Some of the most important influences are the one’s the give you permission to do things you wouldn’t otherwise consider. When you read Phillip Roth’s Portnoy’s Complaint you realise ‘Oh – you can go there. You can go that far.’ And when you read Douglas Coupland you realise it’s perfectly ok, if done with sufficient skill, for the authorial voice to intrude, to riff, on this or that matter, to litter the text with ‘babies’ while everyone else is calling for immediate and ruthless infanticide. The best writers are way ahead, slashing through the thicket of rules and advice, clearing the path for the rest of us to follow.

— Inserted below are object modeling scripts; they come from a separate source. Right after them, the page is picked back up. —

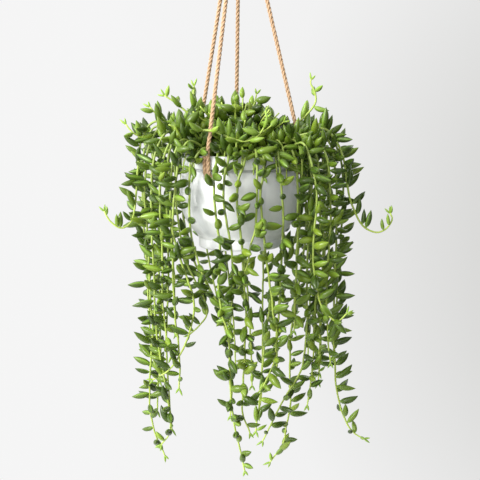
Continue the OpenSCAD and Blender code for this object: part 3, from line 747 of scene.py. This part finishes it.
LEFT = [
 [[-36,-12,-6],[-96,-16,40],[-120,-14,20],[-126,-14,-20],[-130,-14,-60],[-133,-14,-80],[-140,-14,-89],[-150,-14,-91],[-160,-14,-84],[-165,-14,-76],[-168,-14,-70]],
 [[-36,-6,-6],[-88,-10,36],[-112,-10,10],[-118,-10,-40],[-116,-10,-96],[-113,-10,-150],[-112,-10,-190],[-110,-10,-232],[-113,-10,-266],[-115,-10,-296],[-114,-10,-328],[-110,-10,-350],[-103,-10,-368],[-96,-10,-385]],
 [[-34,-18,-6],[-80,-34,30],[-102,-38,4],[-108,-38,-50],[-107,-38,-100],[-105,-38,-166],[-104,-36,-210],[-97,-34,-263],[-91,-32,-296],[-87,-30,-328],[-89,-30,-349],[-99,-30,-364]],
 [[-32,-24,-6],[-72,-46,24],[-92,-52,-4],[-96,-52,-60],[-94,-50,-110],[-94,-48,-146],[-94,-46,-178],[-91,-44,-214],[-85,-42,-248]],
 [[-30,-26,-6],[-66,-56,20],[-80,-62,-6],[-83,-62,-60],[-82,-60,-100],[-81,-58,-141],[-80,-56,-185],[-75,-54,-227],[-74,-52,-253],[-75,-50,-286]],
 [[-26,-32,-6],[-58,-62,18],[-72,-70,-4],[-78,-70,-50],[-80,-68,-88],[-76,-68,-108],[-64,-68,-144],[-56,-68,-173],[-58,-66,-200],[-71,-62,-237],[-87,-58,-261],[-107,-54,-274]],
 [[-36,20,-6],[-70,30,26],[-82,30,0],[-80,28,-80],[-68,22,-140],[-48,12,-180],[-42,6,-202],[-50,2,-216],[-65,0,-230]],
 [[-38,8,-6],[-100,22,34],[-120,24,8],[-124,24,-40],[-122,22,-100],[-118,20,-160],[-116,18,-220],[-114,16,-270]],
 [[-38,16,-6],[-92,44,38],[-110,50,10],[-113,50,-50],[-108,48,-120],[-104,46,-190],[-104,44,-255],[-106,42,-300]],
 [[-36,0,-6],[-84,4,34],[-98,4,6],[-100,4,-60],[-98,4,-130],[-100,4,-200],[-104,4,-260],[-106,4,-330]],
 [[-34,24,-6],[-80,60,30],[-92,68,4],[-92,68,-60],[-88,64,-130],[-86,60,-200],[-84,58,-240]],
 [[-30,-14,-6],[-66,-30,26],[-86,-34,4],[-89,-34,-60],[-88,-34,-120],[-90,-32,-190],[-92,-30,-250],[-88,-28,-310],[-86,-26,-345]]]
RIGHT = [
 [[38,-10,-6],[96,-20,32],[122,-20,8],[130,-20,-24],[134,-20,-48],[142,-20,-71],[153,-20,-89],[168,-20,-96],[180,-20,-92],[188,-20,-80],[185,-20,-72]],
 [[38,-4,-6],[92,-8,28],[114,-8,6],[120,-8,-50],[120,-8,-120],[118,-8,-180],[118,-8,-221],[120,-8,-264],[124,-8,-307],[133,-8,-336],[146,-8,-356],[159,-8,-363]],
 [[44,-20,-6],[76,-40,14],[86,-44,-20],[84,-44,-80],[82,-42,-150],[82,-40,-210],[78,-38,-258],[66,-38,-284],[52,-38,-308],[40,-38,-332],[28,-38,-357]],
 [[44,10,-6],[76,6,16],[86,4,-20],[84,0,-90],[74,-4,-160],[65,-8,-220],[63,-10,-273],[64,-10,-315],[60,-10,-341],[54,-12,-370],[38,-14,-392]],
 [[38,4,-6],[98,10,30],[121,12,8],[130,12,-40],[128,10,-100],[124,8,-160],[122,6,-220],[118,4,-262]],
 [[36,14,-6],[88,36,28],[108,42,6],[113,42,-50],[110,40,-120],[106,38,-190],[105,34,-250],[103,30,-286]],
 [[32,-18,-6],[80,-38,26],[104,-42,0],[110,-42,-60],[108,-42,-120],[106,-40,-180],[109,-38,-225],[112,-36,-258]],
 [[30,22,-6],[76,54,32],[96,66,6],[98,66,-60],[94,62,-130],[92,58,-200],[90,54,-270]],
 [[36,2,-6],[80,4,30],[102,6,4],[106,6,-70],[104,4,-140],[102,2,-210],[101,0,-250],[100,-2,-290]],
 [[34,-14,-6],[70,-34,22],[92,-40,0],[97,-40,-60],[96,-40,-130],[92,-38,-200],[90,-36,-260],[84,-34,-312]],
 [[30,28,-6],[66,64,28],[80,76,4],[80,76,-70],[76,72,-150],[70,66,-220]]]
BACK = [
 [[-20,36,-6],[-46,76,26],[-54,90,0],[-52,92,-60],[-46,86,-120],[-36,72,-170],[-24,58,-215]],
 [[-10,38,-6],[-24,82,26],[-28,98,0],[-26,100,-60],[-20,92,-130],[-12,76,-190],[-8,60,-240],[-6,52,-280]],
 [[2,38,-6],[2,84,28],[2,100,2],[2,102,-60],[4,94,-130],[10,78,-190],[14,62,-250],[16,54,-310]],
 [[14,38,-6],[28,82,26],[34,96,0],[34,98,-60],[32,90,-130],[30,76,-190],[30,60,-250],[28,52,-320],[24,48,-350]],
 [[24,34,-6],[50,74,26],[60,86,0],[60,88,-60],[56,80,-130],[52,68,-190],[50,56,-250],[48,50,-300]]]
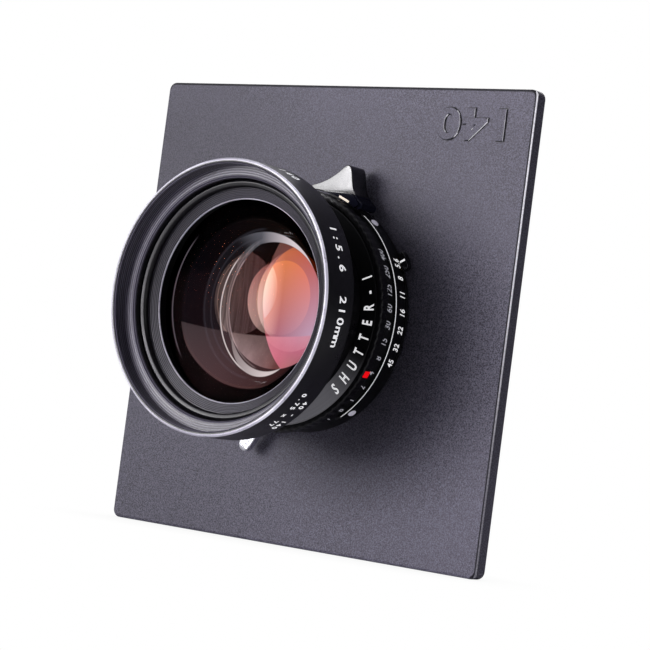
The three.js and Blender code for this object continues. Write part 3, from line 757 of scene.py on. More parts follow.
def ink(name, color, glow, rough=0.5, wear=0.1):
    # the glow is painted light: the ink shows brighter than the lamps light it
    mat = new_material(name)
    patch = mat.noise(scale=1400, detail=4)
    worn = mat.ramp(patch, (0.5, 0.8))
    color = mat.tinge(color, srgb(color, gain=0.45), worn, strength=wear)
    return mat.finish(color=color, spec=0.3, emission=color, glow=glow,
                      rough=mat.ramp(patch, (0.3, 0.7), to=(rough - 0.06, rough + 0.1)),
                      normal=mat.bump(patch, strength=0.15, distance=0.00003))


def plastic(name, color, rough):
    mat = new_material(name)
    patch = mat.noise(scale=300, detail=4)
    fine = mat.noise(scale=3000, detail=2, rough=0.5)
    return mat.finish(color=mat.mix(mat.ramp(patch, (0.4, 0.7)), color, srgb(color, gain=0.8)),
                      rough=mat.ramp(fine, (0.3, 0.7), to=(rough - 0.08, rough + 0.08)),
                      normal=mat.bump(fine, strength=0.1, distance=0.00004))


def worn_rim_highlight():
    """Bright edges dulled by handling. The pale colour is partly a painted reflection, and the glow,
    growing to the right, is a painted highlight.
    """
    mat = new_material("worn_rim_highlight")
    turning = mat.turning(lines=9.0, around=5.0)
    patch = mat.noise(scale=90, detail=4)
    color = mat.mix(mat.ramp(patch, (0.35, 0.68)), "b4b1bf", "dcdae6")
    dulled = mat.ramp(mat.noise(scale=700, detail=4, rough=0.65), (0.56, 0.72))
    color = mat.tinge(color, "4a4852", dulled, strength=0.5)
    return mat.finish(color=color, rough=mat.ramp(turning, (0.3, 0.7), to=(0.24, 0.4)),
                      normal=mat.bump(turning, strength=0.08, distance=0.00004),
                      # painted highlight: a glow that grows to the right
                      emission=color, glow=mat.ramp(mat.x, (-10.0, 34.0), to=(0.04, 0.5)))


def inner_step():
    """Turned steps inside the rim: fine lines, painted shade in the cuts, painted highlights on the
    lands, and painted light brighter on the left.
    """
    mat = new_material("inner_step")
    turning = mat.turning(lines=7.0, around=5.0)
    wave_rate = 8.4     # radians to the millimetre
    wave = mat.math("SINE", mat.mul(mat.add(mat.radius, mat.height), wave_rate))
    # painted shade: the thread cuts are drawn dark
    cut = mat.ramp(wave, (0.1, 0.8))
    color = mat.mix(mat.ramp(turning, (0.32, 0.68)), "3b3745", "656171")
    color = mat.tinge(color, "131217", cut, strength=0.75)
    # painted highlights: the lands are drawn pale
    land_highlight = mat.ramp(wave, (-0.98, -0.85), to=(0.6, 0.0))
    color = mat.mix(land_highlight, color, "a09dac")
    # painted light: brighter on the left
    color = mat.scale(color, mat.ramp(mat.x, (-36.0, 0.0), to=(1.4, 0.9)))
    return mat.finish(color=color, rough=mat.ramp(turning, (0.3, 0.7), to=(0.3, 0.45)),
                      normal=mat.bump(wave, strength=0.25, distance=0.00006))


def name_face():
    """Satin black face with a painted reflection: a pale glowing patch at its lower right."""
    mat = new_material("name_face_black")
    turning = mat.turning(lines=6.0, around=6.0)
    fine = mat.noise(scale=2600)
    # painted reflection: a pale patch that glows, at the lower right of the face
    reflection_end = mat.fall(mat.turns, (-0.150, -0.045))
    reflection_start = mat.ramp(mat.turns, (-0.30, -0.24))
    color = mat.mix(mat.mul(reflection_end, reflection_start), "0b0b0e", "67666e")
    color = mat.mix(mat.ramp(turning, (0.3, 0.7), to=(0.0, 0.3)), color, "0a0a0c")
    reflection_glow = 0.075
    return mat.finish(color=color, rough=mat.ramp(fine, (0.3, 0.7), to=(0.38, 0.5)), spec=0.4,
                      emission=(1.0, 0.98, 1.08),
                      glow=mat.mul(mat.mul(reflection_end, reflection_start), reflection_glow),
                      normal=mat.bump(turning, strength=0.1, distance=0.00004))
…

But there is more than that. The great authors are like deep reservoirs of writing fuel; their writing is so deeply and richly associative that it sparks off dozens of your own memories and ideas and experiences. For me JM Coetzee does this every time. Whenever he eviscerates one of his characters I usually feel a bit roughed up too.
Finally there’s that group of people who aren’t necessarily fiction writers, but are equally inspiring. Whatever you may think about Freud he articulated the conflict that sits at the heart of every good character: the vast difference between your childish fantasies of what the world and you should be, versus what you and the world actually are. And though he may not have been of the psychoanalytic school, these Freudian conflicts are wonderfully and theatrically realised in the experiments of Stanley Milgram. Has there ever been a more compelling piece of psychological research than the obedience experiment? As for Nina Simone … well what does one need to say about Nina Simone? She’s just awesome.